Más de una vez debí pensar que de aquella cosecha habría que esperar escaso fruto, lo que,  por fortuna y hasta hoy, ninguno de ellos supo. Descartado, pues, el llamado “efecto Pigmalión”, cada cual siguió a lo suyo. Conste que esa profecía no agrada a una mente sana como la que se supone a un maestro, pero se cumple más de lo conveniente. Por eso, al conocer el éxito profesional de Emilio, he tenido que recordar aquellos recreos escolares de hace 33 años (…!) y releer las optimistas teorías de Daniel Pennac y su “Mal de escuela” para alegrarme sinceramente por un error de pronóstico en el que, para fortuna de muchos, habré caído más de una vez. Más que contrición, reconocimiento de prejuicios.

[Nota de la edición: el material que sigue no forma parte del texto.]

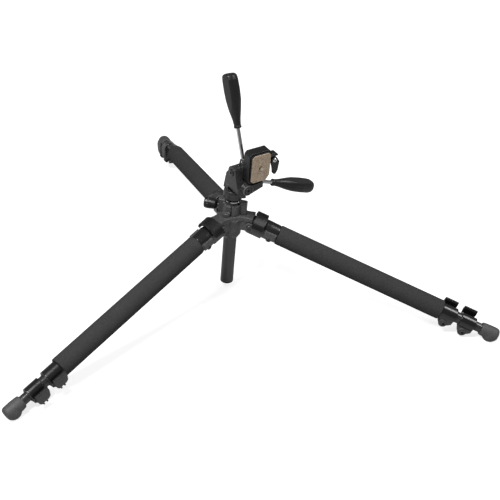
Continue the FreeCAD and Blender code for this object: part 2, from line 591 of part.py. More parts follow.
def make_head():
    """Write the head's nodes."""
    pieces = {
        "pan_base": pan_base(),
        "tilt_body": tilt_body(),
        "tilt_axle": tilt_axle(),
        "tilt_rod": rod_line(handle_rod(TILT_GRIP), V(0, -TILT_ROD_N, TILT_Z), V(0, 1, 0), TILT_ROD_DROP),
        "tilt_grip": rod_line(handle_grip(TILT_GRIP), V(0, -TILT_ROD_N, TILT_Z), V(0, 1, 0), TILT_ROD_DROP),
        "flip_body": flip_body(),
        "flip_axle": flip_axle(),
        "flip_rod": flip_rod_place(handle_rod(FLIP_GRIP)),
        "flip_grip": flip_rod_place(handle_grip(FLIP_GRIP)),
        "qr_lever": qr_lever(),
        "qr_lever_pin": qr_lever_pin(),
        "qr_plate": qr_plate(),
        "cork_pad": cork_pad(),
        "camera_screw": camera_screw(),
    }
    for name, piece in pieces.items():
        piece.rotate(V(0, 0, 0), V(0, 0, 1), HEAD_AZIMUTH)
        save(name, piece)


make_legs()
make_hub()
make_head()
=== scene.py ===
"""Visual model of a three-section camera tripod with a three-way pan head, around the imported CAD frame."""

import json
import logging
import math
from collections.abc import Callable
from dataclasses import dataclass, field
from enum import Enum

import bmesh
import bpy
from mathutils import Matrix, Vector


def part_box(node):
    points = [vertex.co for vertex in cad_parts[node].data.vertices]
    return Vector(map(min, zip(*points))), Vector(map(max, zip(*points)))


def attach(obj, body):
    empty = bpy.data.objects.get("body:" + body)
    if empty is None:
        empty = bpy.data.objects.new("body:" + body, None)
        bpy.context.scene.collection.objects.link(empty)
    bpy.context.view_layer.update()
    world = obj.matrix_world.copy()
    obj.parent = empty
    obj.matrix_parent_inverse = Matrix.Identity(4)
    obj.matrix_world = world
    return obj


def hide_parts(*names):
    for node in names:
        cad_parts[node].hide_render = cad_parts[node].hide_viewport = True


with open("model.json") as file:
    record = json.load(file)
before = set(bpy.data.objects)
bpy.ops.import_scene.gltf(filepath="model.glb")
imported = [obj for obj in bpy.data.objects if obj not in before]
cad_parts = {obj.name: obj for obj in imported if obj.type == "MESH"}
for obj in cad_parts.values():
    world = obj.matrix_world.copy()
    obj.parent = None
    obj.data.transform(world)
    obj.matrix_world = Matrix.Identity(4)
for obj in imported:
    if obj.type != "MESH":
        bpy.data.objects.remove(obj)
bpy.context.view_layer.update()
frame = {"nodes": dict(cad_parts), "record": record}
LOG = logging.getLogger("tripod")
MM = 0.001
MIX_A, MIX_B, MIX_OUT = 6, 7, 2  # the colour sockets of a Mix node
SAME_POINT = 2e-6                # CAD points closer than this, in metres, are one
KEPT_FACES = 0.5                 # share of a cast piece's faces that stay
CAST_EDGE = 60.0                 # degrees past which a cast piece keeps a sharp edge
KEY_SIDES = 6
# the pale grey of rubbed wear and painted highlight on convex edges
RUB_AND_HIGHLIGHT_COLOUR = (0.32, 0.32, 0.33, 1.0)
RUB_AND_HIGHLIGHT_BAND = (0.53, 0.62)            # pointiness from which an edge starts to get, and fully gets, its rubbed wear and painted highlight
PAINTED_SHADE_BAND = (0.40, 0.49)            # pointiness at which the painted shade in a corner is darkest, and at which a corner is as bright as a flat
# how dark the painted shade in a corner gets, as a share of the colour
PAINTED_SHADE_DARKEST = 0.15
FLECK_BAND = (0.38, 0.66)        # the part of the noise that turns base colour into fleck
ALONG_STRETCH = (1.0, 1.0, 0.03)


class Leg(Enum):
    """The three legs, each with its number in the CAD node names."""

    BACK = "1"
    LEFT = "2"
    RIGHT = "3"

    @property
    def number(self) -> str:
        """The leg's number in the CAD node names."""
        return self.value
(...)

No recuerdo haber tenido más relación con Emilio desde aquellos días. Nada nos debemos y nada me obliga a escribir estas líneas, salvo el afán de sincerarme con mis propias opiniones, a no ser que su imparable escalada profesional lo impulse a dedicarse a los implantes capilares y me ofrezca una rebaja. Tampoco creo equivocarme esta vez, si pienso que debe poco a nadie y mucho a su trabajo, a su visión artística, a su claridad de ideas y a su equipo. Sé que trabajaba duro porque, durante unos años, tuvo su salón frente a mi casa y observé su horario amplio y anárquico que estoicamente soportaban sus incondicionales. Por algo será y si no, no sería. Su ascensión en el universo de la estética no se lo han regalado los aduladores que, a partir de ahora, le han de salir como setas. 

 Algunas veces -pocas para no resultar cansado- uno tiene derecho a disfrutar de sus errores, aunque sólo sucedan en la propia cabeza.